Last week, I had a conversation with an investor who owns a small portfolio of small multifamily properties. He’s owned some of the properties for more than a decade, and recently decided to simplify his life and sell part of the portfolio.
I was asking him about his plans for the proceeds, including how he was handling the tax implications of 10+ years of strong appreciation.
Me: ”Are you looking to 1031 into another property?”
Him: blank stare 😐
Although he has been investing in real estate for a good portion of his life, he had never heard of a 1031 tax-deferred exchange.
I feel like at least some of the blame falls to his choice of CPAs. But regardless of the reason, it was a good reminder to me that even seemingly well-known concepts in real estate aren’t that well-known broadly.
So, in the spirit of tax season, here’s a quick primer on 1031s, along with how the concept applies to syndications.
(Disclaimer: like all things taxes, this is a nuanced topic, and I’m not a CPA. Everyone’s situation is slightly different. Be sure to consult your own advisors.)
What is a 1031 exchange?
In short: a legal way of not owing taxes on capital gains.
Named for Section 1031 of the U.S. Internal Revenue Code, the idea is that you can sell a property and then reinvest the proceeds into a new property while deferring the capital gains taxes to some theoretical point in the future.
I say theoretical because you can keep executing 1031 exchanges every time you sell a property, continually rolling the capital gains forward, and you might never owe taxes on the capital gains.
Pretty wild, right?
Here’s the basic process:
Sell: You sell a property, intending to reinvest the proceeds in another property.
Intermediary: You must use a qualified intermediary to hold the proceeds from the sale in an escrow account until they are used to purchase a new property.

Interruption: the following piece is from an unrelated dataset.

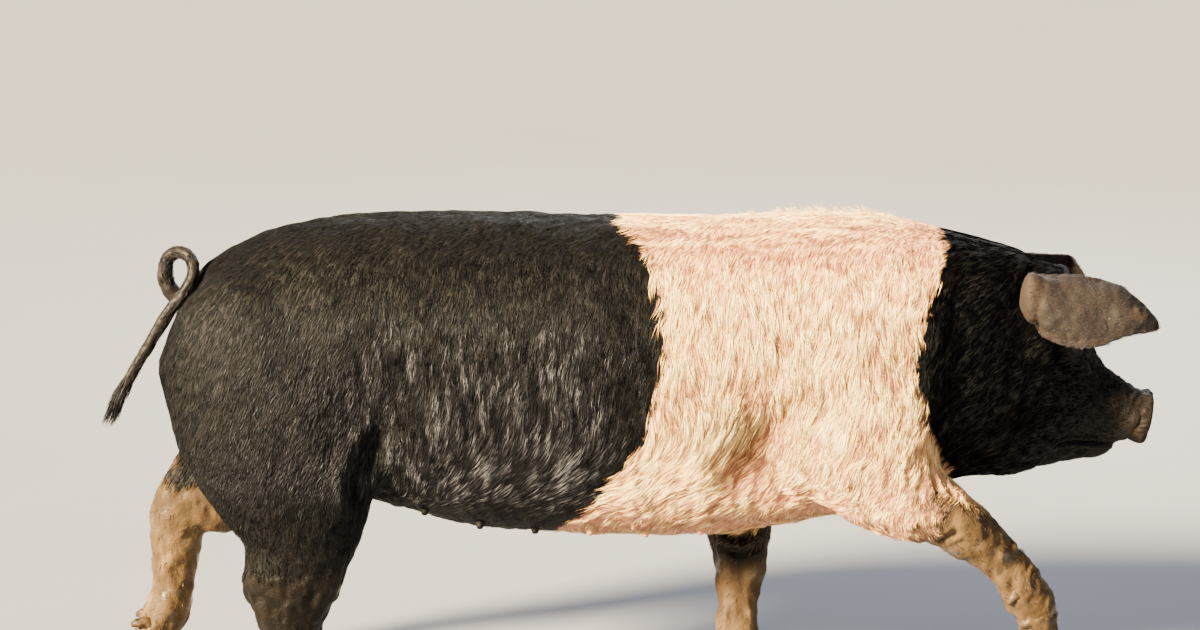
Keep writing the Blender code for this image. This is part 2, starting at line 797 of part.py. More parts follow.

Reinvestment: You must then identify a like-kind asset to purchase and complete the acquisition within specified time frames.
The “like-kind” portion is particularly relevant for this discussion.
The property you acquire must be similar in character to the property you sell. This is interpreted broadly, but still has restrictions. For example:
Real estate to real estate ✅
Real estate to stocks ❌
Can I 1031 from one syndication into another as an LP?
Technically yes, but it’s very difficult to pull off in practice.
As an LP in a syndication, you’re legally invested in a security (similar to a stock, bond, mutual fund, etc.) and not real estate. You own membership units in an LLC, and the LLC owns the actual property.
To 1031 from one syndication into another, the ownership between the entities (the security) must remain identical. Which is where problems arise.
All investors in the syndication must agree to defer the gains. This might not be a problem if there are two or three investors. But when you have 10+, as is common in a lot of syndications, getting unanimous agreement is nearly impossible. Usually at least one person wants (or needs) the cash now and doesn’t mind paying the taxes.
Admittedly, this is a downside to syndications, but there are plenty of other ways of mitigating the tax impacts of a syndication’s capital event.
Can I sell a property I own and 1031 into a syndication?
Technically yes, but again, it’s hard to actually pull off.
Because LP investments in syndications are securities, they don’t meet the like-kind requirement (remember, you can’t go from real estate to stocks or other securities).
And while there are “exotic” entity structures that can be used to side step the like-kind requirement, they’re complicated and require extensive cooperation from the syndication’s GP/sponsor. Unless you’re investing several millions dollars, most sponsors won’t find it worth the effort.
But again, there are other ways that LP investments in a syndication can offset the capital gains from the sale of property.